The film won the Academy Award for Best Foreign Language Film, which is a strange fate for a picture this hostile to the concept of official approval. In Italy it was seized and prosecuted, which is a more appropriate reception, and rather proves its case.
The bloodline
The obligatory companion is Bertolucci’s The Conformist, released the same year, which asks how an ordinary man becomes the state’s instrument and answers in gorgeous elegy. Petri asks the same question and answers with a raspberry. Watch them together and the two halves of Italy’s 1970 reckoning fit exactly.
Forward, the line runs to Paolo Sorrentino’s Il Divo, which takes the Petri approach — grotesque, musically insolent, formally show-offy — and applies it to a real man who really did run the country. Volonté himself went on to become Italian political cinema’s designated conscience, and Petri’s own follow-up on the factory floor makes a fine third feature if you want a full evening of the man’s rage.
The case against
It is a thesis with a film attached, and the thesis wins every argument because Petri wrote both sides. Nobody in this movie is permitted to be persuasive except the director. The satire is broad enough that a viewer inclined to disagree has nowhere to stand, which is a real weakness in a work of political art: it converts nobody, it only arms the converted. And Volonté’s performance, magnificent as it is, is playing at a pitch that leaves the rest of the cast doing chamber music next to a brass band. Bolkan survives it. Most of the police station does not.
Where to find it
Restored and well served on disc by the specialist labels, and a regular on the arthouse platforms. Watch it loud. Morricone’s theme deserves a room.
Spoilers below
The Inspector’s provocations escalate until he is effectively delivering a confession as a lecture, and the machine keeps eating it. His subordinates find his planted evidence and construct alternative explanations. A young radical who genuinely saw him is interrogated and disbelieved by his own colleagues, and the film’s bleakest laugh is that the boy tells the exact truth and it is filed as a fantasy about the police, because that is what the police expect boys like him to say.
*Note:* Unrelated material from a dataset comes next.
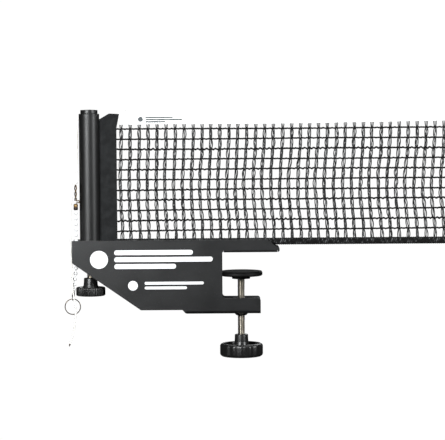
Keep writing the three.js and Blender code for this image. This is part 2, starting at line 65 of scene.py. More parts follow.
def meshFrom(name, points, faces=(), edges=()):
    mesh = bpy.data.meshes.new(name)
    mesh.from_pydata([tuple(Vector(p) * mm) for p in points], list(edges), list(faces))
    mesh.update()
    return mesh


def pieceFrom(name, mesh, material=None):
    piece = bpy.data.objects.new(name, mesh)
    bpy.context.scene.collection.objects.link(piece)
    if material:
        mesh.materials.clear()
        mesh.materials.append(material)
    return piece


def smooth(piece, angle=40):
    piece.data.shade_smooth()
    piece.data.set_sharp_from_angle(angle=math.radians(angle))
    return piece


def outwards(piece, merge=0.0):
    shape = bmesh.new()
    shape.from_mesh(piece.data)
    if merge:
        bmesh.ops.remove_doubles(shape, verts=shape.verts, dist=merge * mm)
    bmesh.ops.recalc_face_normals(shape, faces=shape.faces)
    shape.to_mesh(piece.data)
    shape.free()
    return piece


def applied(piece):  # the modifiers become part of the mesh
    graph = bpy.context.evaluated_depsgraph_get()
    mesh = bpy.data.meshes.new_from_object(piece.evaluated_get(graph))
    piece.modifiers.clear()
    piece.data = mesh
    return piece


def bevelled(piece, width, segments=2, angle=34):
    bevel = piece.modifiers.new("edges", "BEVEL")
    bevel.width = width * mm
    bevel.segments = segments
    bevel.limit_method = "ANGLE"
    bevel.angle_limit = math.radians(angle)
    piece.data.shade_smooth()
    weighted = piece.modifiers.new("flatFaces", "WEIGHTED_NORMAL")
    weighted.weight = 50
    weighted.keep_sharp = True
    return applied(piece)


def fromNode(node, name, material, edge=0.3, angle=34):  # a CAD piece again, with its edges broken
    shape = bmesh.new()
    shape.from_mesh(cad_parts[node].data)
    bmesh.ops.remove_doubles(shape, verts=shape.verts, dist=0.005 * mm)
    bmesh.ops.dissolve_limit(shape, angle_limit=math.radians(1), verts=shape.verts, edges=shape.edges)
    mesh = bpy.data.meshes.new(name)
    shape.to_mesh(mesh)
    shape.free()
    return bevelled(pieceFrom(name, mesh, material), edge, 2, angle)


def rounded(corners, steps=5, closed=True):  # an outline whose corners, (a, b, radius), are arcs
    points = []
    for i, (a, b, radius) in enumerate(corners):
        corner = Vector((a, b))
        atEnd = not closed and i in (0, len(corners) - 1)
        if radius == 0 or atEnd:
            points.append(corner)
            continue
        before = (Vector(corners[i - 1][:2]) - corner).normalized()
        after = (Vector(corners[(i + 1) % len(corners)][:2]) - corner).normalized()
        half = before.angle(after) / 2
        centre = corner + (before + after).normalized() * radius / math.sin(half)
        start = corner + before * radius / math.tan(half) - centre
        turn = (math.pi - 2 * half) * (1 if before.x * after.y - before.y * after.x < 0 else -1)
        for step in range(steps + 1):
            angle = turn * step / steps
            spoke = Matrix.Rotation(angle, 2) @ start
            points.append(centre + spoke)
    return points


def around(centre, reach, angle, height):  # a point on a circle round an upright axis
    return (centre[0] + reach * math.cos(angle), centre[1] + reach * math.sin(angle), height)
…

Then comes the ending, and Petri makes it a fever. The Inspector, having exhausted every method of getting himself arrested, finally writes it all down and hands it over. His colleagues arrive at his home — and they will not have it. They gather in his flat and, one by one, dismantle his confession, explaining to him why he cannot possibly have done it, why the evidence means something else, why he is tired and overworked and mistaken. He is being acquitted against his will by men who need him to be innocent because the alternative would require them to imagine a world in which the building is not sacred.
Petri shoots the last movement so that you cannot securely say whether it is happening. It has the logic of a dream and the staging of a nightmare, and the film declines to resolve it. That refusal is the correct choice and the honest one: a clean arrest would be a lie about Italy in 1970, and a clean escape would be too easy an accusation. What the film leaves you with instead is a man who has proved his hypothesis and gained nothing, because a system that cannot see him also cannot see him confess. He wanted to be caught in order to be significant. Even that was denied.
The final card is Kafka, from The Trial, and Petri has earned it — a quotation about how, whatever the appearance of things, the accused is never freed. Turned around and aimed at a policeman, it becomes something worse than paranoia. It becomes a description of a man who is above suspicion in the most literal sense: outside the reach of the concept, permanently, whether he wants to be or not.